● **ROWS**:

# # # # #

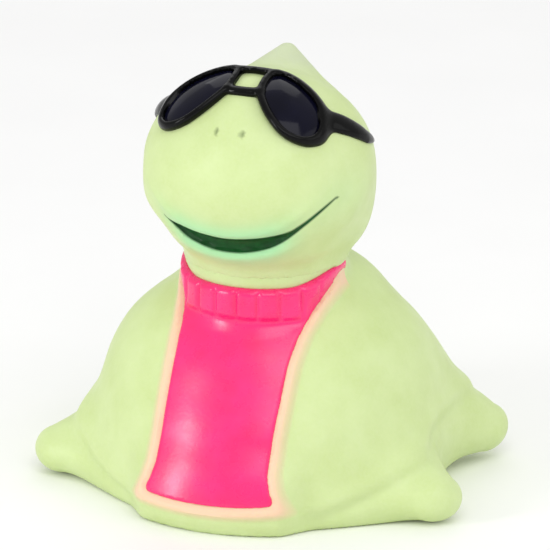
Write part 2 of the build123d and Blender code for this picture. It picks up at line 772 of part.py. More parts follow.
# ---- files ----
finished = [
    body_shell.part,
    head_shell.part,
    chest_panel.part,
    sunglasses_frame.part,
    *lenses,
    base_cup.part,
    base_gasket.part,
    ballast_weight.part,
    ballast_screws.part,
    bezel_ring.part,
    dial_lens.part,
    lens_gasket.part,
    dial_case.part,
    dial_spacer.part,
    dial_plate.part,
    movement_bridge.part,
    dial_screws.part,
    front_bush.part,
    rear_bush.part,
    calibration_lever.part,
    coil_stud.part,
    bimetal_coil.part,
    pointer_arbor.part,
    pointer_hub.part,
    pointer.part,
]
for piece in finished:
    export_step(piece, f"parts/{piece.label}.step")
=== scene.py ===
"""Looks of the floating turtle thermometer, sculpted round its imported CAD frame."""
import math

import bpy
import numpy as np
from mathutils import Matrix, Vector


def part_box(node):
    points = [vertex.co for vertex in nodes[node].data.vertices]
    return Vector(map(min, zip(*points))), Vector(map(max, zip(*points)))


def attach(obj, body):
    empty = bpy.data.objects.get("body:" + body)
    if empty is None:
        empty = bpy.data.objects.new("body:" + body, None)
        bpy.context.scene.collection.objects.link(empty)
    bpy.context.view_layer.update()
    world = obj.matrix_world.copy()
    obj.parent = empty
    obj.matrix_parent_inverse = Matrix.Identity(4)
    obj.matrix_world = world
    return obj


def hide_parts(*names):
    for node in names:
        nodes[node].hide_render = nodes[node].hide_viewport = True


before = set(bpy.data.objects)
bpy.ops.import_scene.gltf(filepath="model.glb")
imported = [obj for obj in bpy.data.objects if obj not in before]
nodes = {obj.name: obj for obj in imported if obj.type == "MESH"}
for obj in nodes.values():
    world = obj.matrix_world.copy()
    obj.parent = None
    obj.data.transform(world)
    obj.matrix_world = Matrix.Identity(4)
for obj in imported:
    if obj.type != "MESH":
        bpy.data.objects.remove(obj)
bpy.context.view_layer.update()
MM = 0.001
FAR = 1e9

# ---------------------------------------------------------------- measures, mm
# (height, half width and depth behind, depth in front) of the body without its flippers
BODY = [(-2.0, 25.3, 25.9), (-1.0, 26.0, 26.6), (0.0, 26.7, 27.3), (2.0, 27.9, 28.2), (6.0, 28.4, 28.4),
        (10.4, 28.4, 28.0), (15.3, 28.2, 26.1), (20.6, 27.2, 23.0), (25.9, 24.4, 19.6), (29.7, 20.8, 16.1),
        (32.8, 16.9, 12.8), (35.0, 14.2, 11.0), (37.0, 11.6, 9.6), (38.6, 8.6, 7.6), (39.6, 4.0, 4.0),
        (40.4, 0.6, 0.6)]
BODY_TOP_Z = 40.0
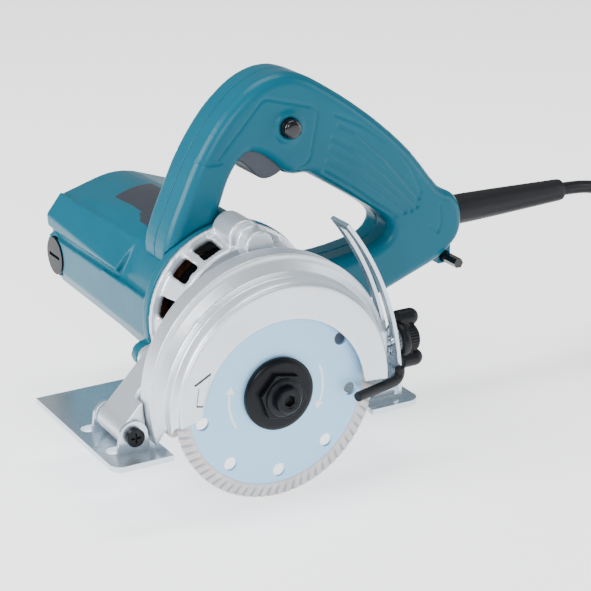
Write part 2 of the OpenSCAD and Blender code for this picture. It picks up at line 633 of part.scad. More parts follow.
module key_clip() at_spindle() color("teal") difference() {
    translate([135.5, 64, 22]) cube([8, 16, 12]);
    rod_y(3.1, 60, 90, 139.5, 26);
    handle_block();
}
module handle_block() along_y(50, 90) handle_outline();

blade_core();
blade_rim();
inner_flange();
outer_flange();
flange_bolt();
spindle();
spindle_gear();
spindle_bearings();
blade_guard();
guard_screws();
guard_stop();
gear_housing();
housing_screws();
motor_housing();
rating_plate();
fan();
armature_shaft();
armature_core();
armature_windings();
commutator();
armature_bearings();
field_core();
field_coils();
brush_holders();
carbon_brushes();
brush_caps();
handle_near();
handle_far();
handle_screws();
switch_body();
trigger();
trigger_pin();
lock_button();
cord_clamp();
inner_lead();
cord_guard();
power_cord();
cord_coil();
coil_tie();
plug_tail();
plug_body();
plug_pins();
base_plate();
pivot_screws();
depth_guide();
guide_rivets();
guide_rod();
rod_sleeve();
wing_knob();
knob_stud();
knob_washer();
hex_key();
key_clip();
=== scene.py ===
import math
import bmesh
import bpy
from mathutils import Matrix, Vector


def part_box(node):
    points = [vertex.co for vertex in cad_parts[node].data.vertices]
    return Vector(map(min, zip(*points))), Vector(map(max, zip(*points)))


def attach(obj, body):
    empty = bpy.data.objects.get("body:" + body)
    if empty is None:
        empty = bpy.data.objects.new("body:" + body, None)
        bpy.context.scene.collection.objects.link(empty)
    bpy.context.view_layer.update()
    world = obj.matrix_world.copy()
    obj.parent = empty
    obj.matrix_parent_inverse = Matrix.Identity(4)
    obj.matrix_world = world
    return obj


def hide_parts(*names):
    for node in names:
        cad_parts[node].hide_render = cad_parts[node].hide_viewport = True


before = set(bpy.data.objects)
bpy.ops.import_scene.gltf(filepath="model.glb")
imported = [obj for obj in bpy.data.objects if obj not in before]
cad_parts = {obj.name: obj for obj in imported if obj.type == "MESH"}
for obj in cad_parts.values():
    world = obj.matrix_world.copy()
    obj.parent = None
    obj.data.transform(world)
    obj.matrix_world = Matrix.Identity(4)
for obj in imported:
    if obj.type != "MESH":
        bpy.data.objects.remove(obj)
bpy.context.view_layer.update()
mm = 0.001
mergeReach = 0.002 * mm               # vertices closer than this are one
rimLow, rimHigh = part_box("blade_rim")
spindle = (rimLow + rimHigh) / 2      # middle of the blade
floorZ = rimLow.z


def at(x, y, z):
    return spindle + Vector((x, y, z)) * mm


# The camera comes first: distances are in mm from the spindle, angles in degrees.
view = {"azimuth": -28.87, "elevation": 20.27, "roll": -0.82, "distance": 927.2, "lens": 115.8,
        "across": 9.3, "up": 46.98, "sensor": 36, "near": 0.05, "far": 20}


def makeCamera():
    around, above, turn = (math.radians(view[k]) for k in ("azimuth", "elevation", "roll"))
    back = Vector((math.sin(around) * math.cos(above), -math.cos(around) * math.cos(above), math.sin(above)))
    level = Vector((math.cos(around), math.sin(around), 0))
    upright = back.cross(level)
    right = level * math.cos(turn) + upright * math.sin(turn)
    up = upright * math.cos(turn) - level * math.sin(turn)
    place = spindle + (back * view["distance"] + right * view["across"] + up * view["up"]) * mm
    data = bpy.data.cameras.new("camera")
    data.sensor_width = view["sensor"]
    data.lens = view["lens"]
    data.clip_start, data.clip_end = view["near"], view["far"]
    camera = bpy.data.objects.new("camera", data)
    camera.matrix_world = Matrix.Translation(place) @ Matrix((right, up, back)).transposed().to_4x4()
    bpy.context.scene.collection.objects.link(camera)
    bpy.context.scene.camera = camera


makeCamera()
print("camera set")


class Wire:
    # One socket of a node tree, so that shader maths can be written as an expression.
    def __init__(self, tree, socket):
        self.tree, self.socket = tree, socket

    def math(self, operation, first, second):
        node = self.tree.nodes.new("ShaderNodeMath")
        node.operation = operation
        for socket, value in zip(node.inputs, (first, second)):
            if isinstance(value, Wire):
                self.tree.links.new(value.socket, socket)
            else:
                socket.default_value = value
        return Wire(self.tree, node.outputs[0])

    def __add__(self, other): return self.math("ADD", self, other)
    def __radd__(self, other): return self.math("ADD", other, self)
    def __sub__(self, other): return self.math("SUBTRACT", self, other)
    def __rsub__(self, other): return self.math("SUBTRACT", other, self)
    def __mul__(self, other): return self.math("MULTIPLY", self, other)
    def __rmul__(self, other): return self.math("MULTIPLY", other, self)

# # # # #

● **TASK STATEMENT**: Only the lines from the one containing "carbon_brushes();" through the one containing "floorZ = rimLow.z" are to be reproduced, exactly as they appear.

● **FINISHED TASK**:
carbon_brushes();
brush_caps();
handle_near();
handle_far();
handle_screws();
switch_body();
trigger();
trigger_pin();
lock_button();
cord_clamp();
inner_lead();
cord_guard();
power_cord();
cord_coil();
coil_tie();
plug_tail();
plug_body();
plug_pins();
base_plate();
pivot_screws();
depth_guide();
guide_rivets();
guide_rod();
rod_sleeve();
wing_knob();
knob_stud();
knob_washer();
hex_key();
key_clip();
=== scene.py ===
import math
import bmesh
import bpy
from mathutils import Matrix, Vector


def part_box(node):
    points = [vertex.co for vertex in cad_parts[node].data.vertices]
    return Vector(map(min, zip(*points))), Vector(map(max, zip(*points)))


def attach(obj, body):
    empty = bpy.data.objects.get("body:" + body)
    if empty is None:
        empty = bpy.data.objects.new("body:" + body, None)
        bpy.context.scene.collection.objects.link(empty)
    bpy.context.view_layer.update()
    world = obj.matrix_world.copy()
    obj.parent = empty
    obj.matrix_parent_inverse = Matrix.Identity(4)
    obj.matrix_world = world
    return obj


def hide_parts(*names):
    for node in names:
        cad_parts[node].hide_render = cad_parts[node].hide_viewport = True


before = set(bpy.data.objects)
bpy.ops.import_scene.gltf(filepath="model.glb")
imported = [obj for obj in bpy.data.objects if obj not in before]
cad_parts = {obj.name: obj for obj in imported if obj.type == "MESH"}
for obj in cad_parts.values():
    world = obj.matrix_world.copy()
    obj.parent = None
    obj.data.transform(world)
    obj.matrix_world = Matrix.Identity(4)
for obj in imported:
    if obj.type != "MESH":
        bpy.data.objects.remove(obj)
bpy.context.view_layer.update()
mm = 0.001
mergeReach = 0.002 * mm               # vertices closer than this are one
rimLow, rimHigh = part_box("blade_rim")
spindle = (rimLow + rimHigh) / 2      # middle of the blade
floorZ = rimLow.z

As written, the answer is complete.